I can't believe I rode the big wheel during a miscarriage. And also, I can.


We cancelled the remaining gigs on the Tapestri tour and did just one festival at the end of May. I lost my voice on stage. I wasn't ready. And that was to be Tapestri's final gig. The band came to an end. My hormones, self esteem and sense of myself was shattered. I'd put so much time, energy and hope into this band and into this baby. I believed I'd failed at both.


That very night after losing my voice on stage, we'd finally gotten our daughter to sleep in the tent when a message came through from a friend, on holiday in Greece. He told me that our mutual friend Phil had died at the very festival we were at. We'd hung out the day before at the campsite. I had planned on seeing him the next day. I ran in the dark onto the festival site trying to find someone who could tell me that it was all a big misunderstanding. I was shaking and sobbing. I was so angry and completely baffled as to how such a special person so full of joy, who I loved, was gone in an instant.


A month later and it happened again. Our entire family was brokenhearted when my beautiful cousin Aron died. Again, so unexpectedly. 29 years old, the sweetest person you could ever meet with two little kids left behind.


Those 3 months were simply awful and suddenly life seemed so fragile, confusing, pointless and brief. I didn't want to play any gigs or work on my music at all. I focused on my daughter, supporting my extended family and feeling well. 


We found out we were pregnant again in July. A little bit of light. And with that light (and the extreme pregnancy fatigue) I continued to take a step back from the music business and tried to rediscover my creativity instead. I tried to remember who I was before I threw my entire adult life into the business of music. What did I love doing? And so I reflected a lot, wrote songs without thinking, wrote some poetry (even went on a course), I took some walks, I played the piano, I enjoyed the sun when it came out, I ate well and took my prenatal vitamins, I joined a pregnancy circle and tried tuning in to my body, all the things I didn't get to do with a lockdown pregnancy in 2020 or an early miscarriage a few months ago.

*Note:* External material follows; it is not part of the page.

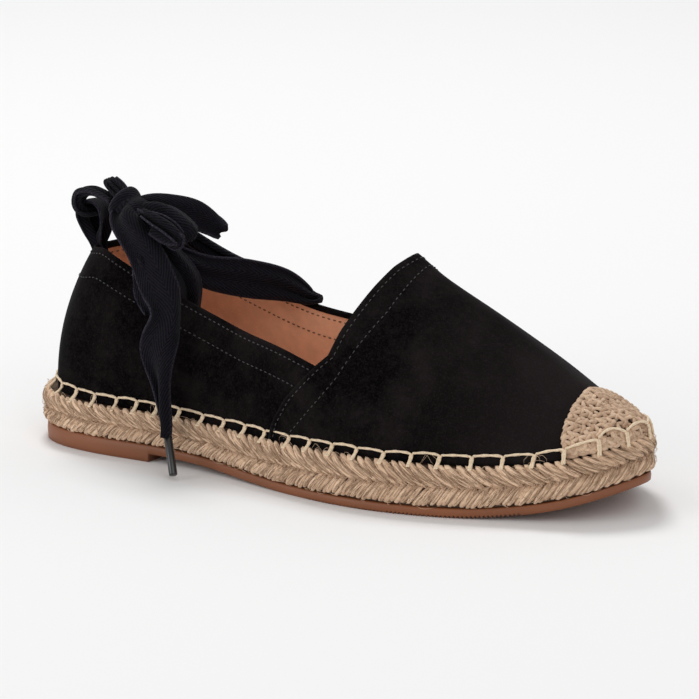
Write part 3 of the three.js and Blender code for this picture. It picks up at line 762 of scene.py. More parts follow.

At the 12 week scan they told me there was a strong heartbeat and everything looked good. What a relief. I started feeling positive again and made plans for collaborations and projects (but with the knowledge that come March 2024, I'd be off for a few months with my baby). We got the builders in and created a new room; a nursery. Our daughter was excited to be a big sister.

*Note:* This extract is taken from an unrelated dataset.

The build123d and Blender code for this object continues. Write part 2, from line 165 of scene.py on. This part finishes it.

But here we are in March and instead of preparing for the birth, I'm writing this. We lost the baby a week before Christmas at almost 24 weeks. 


Plans.


I look back at the last year, so full of loss. Of people, of identity and purpose. I've just turned 40 and a few months into this new year I'm finding myself feeling somewhat reborn out of sadness. Much of that is down to the incredible support from a few exceptional individuals and frequent 'check-ins' from caring friends.


I've learnt that you have to allow yourself to grieve, to take time, to let go, to not fear changing your path, even if it's the one you'd been on for twenty years or more. Healing is a powerful process for rediscovery, acceptance and growth and it's where I am right now.


You don't have to keep riding the big wheel.


Whatever comes next will be different, because I am different.